When I do use it, I tend to put one column on each row of the code to make it reasonably easy to read and I only use it when my transforms are very succinct ones (maybe calls out to transform functions I have written).

nick · November 20, 2017, 9:45pm

Agreed. What I was trying to get across (and still don't really have the right wording for) is that there's some potential ambiguity from a function standpoint. transmute(x = 2*y, everything()) could potentially mean that you create an x column followed by all remaining columns. However, it could also mean that you want to create an x column alongside a column called `everything()` that contains the result of that function that you've defined in your code. I doubt it's an insurmountable issue, but it shows an additional reason why separating the functionality of transmutate and select makes sense.

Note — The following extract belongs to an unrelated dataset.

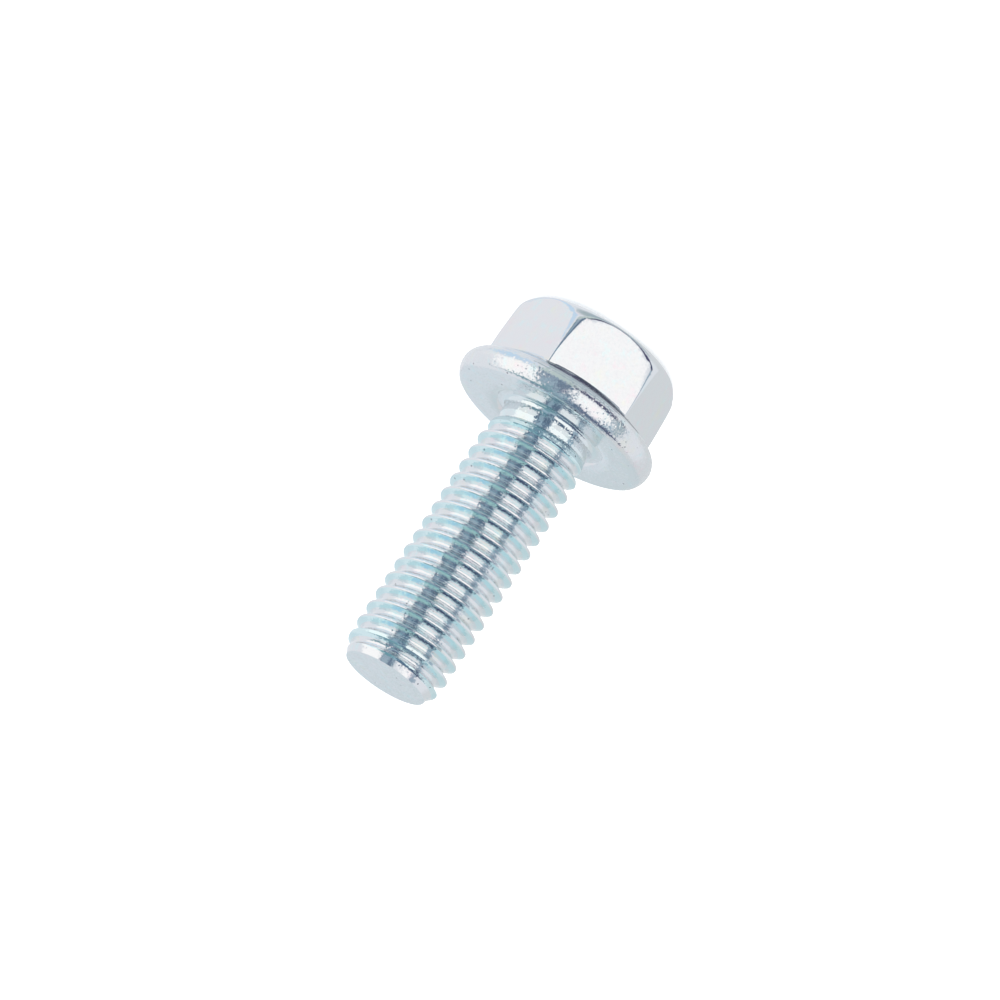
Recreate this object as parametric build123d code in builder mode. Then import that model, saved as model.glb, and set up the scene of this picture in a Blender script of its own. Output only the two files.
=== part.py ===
"""Flange bolt, M8 x 1.25, 22 mm long, cold forged in one piece with a rolled thread.

Millimetres. The origin is the centre of the bearing face and +Z runs along the
shank to its point, so the bolt stands on its head. Heights in the head are
measured from the bearing face to the top of the hexagon, which is down -Z.
"""

from build123d import *
from math import ceil, cos, radians, sqrt, tan
import os

# Thread: right-handed, ISO metric profile
thread_d = 7.87
thread_pitch = 1.25
shank_length = 22.0
crest_at_x = 0.6  # height at which the line of the crest crosses the +X side
neck_length = 1.0  # plain stretch under the head, up to where the crest fades in
crest_fade = 2.4  # from there to the first crest of full height
groove_fade = 1.6  # from there to the full depth of the groove

# Point of the shank
point_d = 6.3
point_chamfer = 0.42
lead_length = 1.7  # last crests, which the dies leave a little low
lead_drop = 0.16  # how much lower they are at the chamfer
lead_blend = 0.1  # height over which they drop to the chamfer

# Hexagon
across_flats = 11.75
head_height = 7.65
corner_round = 0.3
corner_trim = 0.12  # taken off the sharp corners at the foot of the crown
corner_lean = 2.6  # degrees by which the corners close in towards the crown
crown_height = 1.55
crown_width = 1.11  # from the foot of the crown in to the flat top
crown_bulge = 0.25  # how far the crown stands out from a straight chamfer

# Flange
flange_d = 15.7
rim_height = 1.1  # height of the widest circle of the rim
rim_radius = 1.0  # rounding above that circle
rim_setback = 0.475  # from that circle in to the edge of the bearing face
flange_slope = 30.0  # degrees

# Relief round the neck, sunk in the bearing face
relief_d = 9.64
relief_depth = 0.22
relief_lip = 0.5
neck_chamfer = 0.3

# Derived sizes
sharp_height = thread_pitch * sqrt(3) / 2  # of the full V
crest_r = thread_d / 2
root_r = crest_r - sharp_height * 17 / 24
neck_r = crest_r - sharp_height * 3 / 8  # the blank is rolled from the pitch diameter
flank_slope = tan(radians(30))
clearance = 0.1  # how far a cutter reaches past what it cuts
mouth_r = crest_r + clearance
mouth_half = (mouth_r - root_r) * flank_slope
corner_r = across_flats / 2 / cos(radians(30))
rim_r = flange_d / 2
bearing_r = rim_r - rim_setback
relief_r = relief_d / 2
first_groove = crest_at_x - thread_pitch / 2 - thread_pitch * ceil(crest_at_x / thread_pitch)
turns = ceil((shank_length + mouth_half - first_groove) / thread_pitch)

# One turn of the thread groove, with its root on the +X side at height zero
with BuildPart() as groove_turn:
    with BuildLine():
        Helix(pitch=thread_pitch, height=thread_pitch, radius=root_r)
    with BuildSketch(Plane.XZ):
        with BuildLine():
            Polyline((root_r, 0), (mouth_r, mouth_half), (mouth_r, -mouth_half), close=True)
        make_face()
    sweep(is_frenet=True)

# The whole groove, which stays clear of the neck and then comes down to its depth
with BuildPart() as thread_groove:
    with Locations(*[(0, 0, first_groove + thread_pitch * turn) for turn in range(turns)]):
        add(groove_turn.part)
    with BuildSketch(Plane.XZ):
        with BuildLine():
            below = first_groove - thread_pitch
            depth_slope = groove_fade / (neck_r - root_r)
            cone_end = neck_length + groove_fade + clearance * depth_slope
            Polyline(
                (0, below),
                (mouth_r + clearance, below),
                (mouth_r + clearance, neck_length),
                (neck_r, neck_length),
                (root_r - clearance, cone_end),
                (0, cone_end),
                close=True,
            )
        make_face()
    revolve(axis=Axis.Z, mode=Mode.SUBTRACT)

# The hexagon, with rounded edges, inside the solid of revolution that leans its
# corners in and rounds its crown
with BuildPart() as hexagon:
    with BuildSketch(Plane.XY.offset(-rim_height)):
        RegularPolygon(radius=across_flats / 2, side_count=6, major_radius=False)
        fillet(vertices(), radius=corner_round)
    extrude(amount=rim_height - head_height)
    with BuildSketch(Plane.XZ):
        with BuildLine():
            crown_foot = head_height - crown_height
            foot = (corner_r - corner_trim, -crown_foot)
            top = (foot[0] - crown_width, -head_height)
            wide = (foot[0] + crown_foot * tan(radians(corner_lean)), 0)
            crown = SagittaArc(top, foot, crown_bulge, mode=Mode.PRIVATE)
            Polyline(foot, wide, (0, 0), (0, -head_height), top, crown @ 0.5, close=True)
        make_face()
    revolve(axis=Axis.Z, mode=Mode.INTERSECT)

# Flange, neck and shank in one turned form, then the hexagon and the thread
with BuildPart() as flange_bolt:
    with BuildSketch(Plane.XZ):
        with BuildLine():
            rim = (rim_r, -rim_height)
            rim_top = JernArc(rim, (0, -1), rim_radius, flange_slope - 90, mode=Mode.PRIVATE)
            rim_low = TangentArc(rim, (bearing_r, 0), tangent=(0, 1), mode=Mode.PRIVATE)
            slope_height = (rim_top @ 1).X - neck_r
            hub = (neck_r, (rim_top @ 1).Y - slope_height * tan(radians(flange_slope)))
            point_r = point_d / 2
            shoulder = (point_r + point_chamfer, shank_length - point_chamfer)
            Polyline(
                rim_top @ 0, rim_top @ 0.5, rim_top @ 1, hub, (0, hub[1]),
                (0, shank_length), (point_r, shank_length), shoulder,
                (crest_r - lead_drop, shoulder[1] - lead_blend),
                (crest_r, shoulder[1] - lead_length),
                (crest_r, neck_length + crest_fade),
                (neck_r, neck_length),
                (neck_r, neck_chamfer - relief_depth),
                (neck_r + neck_chamfer, -relief_depth),
                (relief_r - relief_lip, -relief_depth),
                (relief_r, 0), (bearing_r, 0), rim_low @ 0.5,
                close=True,
            )
        make_face()
    revolve(axis=Axis.Z)
    add(hexagon.part)
    add(thread_groove.part, mode=Mode.SUBTRACT)

flange_bolt.part.label = "flange_bolt"

os.makedirs("parts", exist_ok=True)
export_step(flange_bolt.part, "parts/flange_bolt.step")
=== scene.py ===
"""Looks of an M8 flange bolt: the forged head, the rolled thread, the zinc finish and the studio.

Everything is in metres, in the frame of the CAD model: the origin is the centre of the
bearing face, +Z runs along the shank to its point, and the bolt stands on its head.
"""

from math import atan2, cos, degrees, floor, hypot, pi, radians, sin, sqrt, tan

import bpy
from mathutils import Matrix, Vector


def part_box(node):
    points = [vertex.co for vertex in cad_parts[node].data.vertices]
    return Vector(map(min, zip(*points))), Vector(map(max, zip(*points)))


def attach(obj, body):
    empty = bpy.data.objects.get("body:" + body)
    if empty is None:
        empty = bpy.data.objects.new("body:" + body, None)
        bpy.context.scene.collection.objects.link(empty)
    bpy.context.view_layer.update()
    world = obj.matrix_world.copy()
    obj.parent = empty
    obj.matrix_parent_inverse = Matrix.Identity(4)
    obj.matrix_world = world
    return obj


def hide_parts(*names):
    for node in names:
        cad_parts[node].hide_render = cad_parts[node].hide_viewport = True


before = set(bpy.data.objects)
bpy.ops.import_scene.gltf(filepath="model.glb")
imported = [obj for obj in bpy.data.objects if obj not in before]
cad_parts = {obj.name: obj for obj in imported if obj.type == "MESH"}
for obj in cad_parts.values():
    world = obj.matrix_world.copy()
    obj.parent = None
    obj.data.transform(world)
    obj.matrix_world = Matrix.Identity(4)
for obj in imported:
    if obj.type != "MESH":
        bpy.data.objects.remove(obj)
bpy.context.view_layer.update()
CAD_LOW, CAD_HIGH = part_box("flange_bolt")

MM = 0.001
FIT = 0.001  # millimetres by which the look stays inside the CAD form
HAIR = 0.001 * MM  # less than any step of the form, to tell places apart
STEPS = 192  # columns of faces round the axis, a multiple of six
SECTOR = radians(60)

bl_info = {
    "name": "Flange bolt",
    "version": (1, 0, 0),
    "blender": (4, 5, 0),
    "location": "3D View > Sidebar > Flange bolt",
    "description": "Models a zinc plated flange bolt and the studio it stands in",
    "category": "Object",
}


# ---------------------------------------------------------------- settings

def length(name, description, millimetres):
    """A length setting, given in millimetres and kept in metres."""
    return bpy.props.FloatProperty(
        name=name, description=description, default=millimetres * MM,
        min=0.0, precision=5, subtype="DISTANCE", unit="LENGTH")


def angle(name, description, turn):
    """An angle setting, given in degrees and kept in radians."""
    return bpy.props.FloatProperty(
        name=name, description=description, default=radians(turn),
        subtype="ANGLE", unit="ROTATION")


def colour(name, description, hex_code):
    """A colour setting, given as an sRGB hex code."""
    return bpy.props.FloatVectorProperty(
        name=name, description=description, default=linear(hex_code)[:3],
        size=3, min=0.0, max=1.0, subtype="COLOR")


def linear(hex_code):
    """Linear RGBA of an sRGB hex code such as "c8d4dc"."""
    channels = [int(hex_code[i:i + 2], 16) / 255 for i in (0, 2, 4)]
    straight = [c / 12.92 if c <= 0.04045 else ((c + 0.055) / 1.055) ** 2.4 for c in channels]
    return (*straight, 1.0)


class HeadSizes(bpy.types.PropertyGroup):
    """Sizes of the forged head, its flange and the relief round the neck."""

    height: length("Head height", "Bearing face to the top of the hexagon", -CAD_LOW[2] / MM - FIT)
    across_flats: length("Across flats", "Width of the hexagon", 11.75)
    corner_round: length("Corner rounding", "Radius of the hexagon's edges near the flange", 0.2)
    corner_round_top: length("Top corner rounding", "Radius of those edges at the crown", 1.1)
    corner_sharp: length("Sharp stretch", "Height up to which the edges stay sharp", 3.4)
    corner_trim: length("Corner trim", "Taken off the corners at the foot of the crown", 0.12)
    corner_lean: angle("Corner lean", "How far the corners close in towards the crown", 2.6)
    crown_height: length("Crown height", "Height of the rounded crown", 1.55)
    crown_width: length("Crown width", "From the foot of the crown in to the flat top", 1.49)
    crown_bulge: length("Crown bulge", "How far the crown stands out from a chamfer", 0.325)
    flat_blend: length("Flat blend", "Rounding between the flats and the crown", 0.06)
    flange_d: length("Flange diameter", "Over the widest circle", -2 * CAD_LOW[0] / MM - FIT)
    rim_height: length("Rim height", "Bearing face to the widest circle", 1.1)
    rim_radius: length("Rim radius", "Rounding above the widest circle", 1.0)
    rim_setback: length("Rim setback", "Widest circle in to the edge of the bearing face", 0.475)
    bearing_edge: length("Bearing edge", "Width of the softened edge of the bearing face", 0.2)
    slope: angle("Flange slope", "Slope of the flange's upper side", 25.5)
    seat_round: length("Seat rounding", "Blend between the hexagon and the flange", 0.12)
    relief_d: length("Relief diameter", "Ring sunk in the bearing face", 9.64)
    relief_depth: length("Relief depth", "Depth of that ring", 0.22)
    relief_lip: length("Relief lip", "Width of the ring's rounded edge", 0.5)
    neck_round: length("Neck rounding", "Fillet between the neck and the relief", 0.4)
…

mungojam · November 21, 2017, 7:43am

There's a similar problem with select(). I'd say if you start naming functions the same as things in dplyr then you have this risk everywhere:

myTibble <- tibble(
     a = c(1, 2, 3), 
     b = c(5, 6, 7), 
     c = c(1, 1, 1), 
     d = c(2, 3, 3)
)
everything <- function() {c("b", "d")}
myTibble %>% select(a, everything())

# A tibble: 3 x 3
      a     b     d
  <dbl> <dbl> <dbl>
1     1     5     2
2     2     6     3
3     3     7     3

I didn't realise that you could create columns like that named someFunction(), seems a bit odd. I can't imagine anybody ever uses that feature, but could be wrong.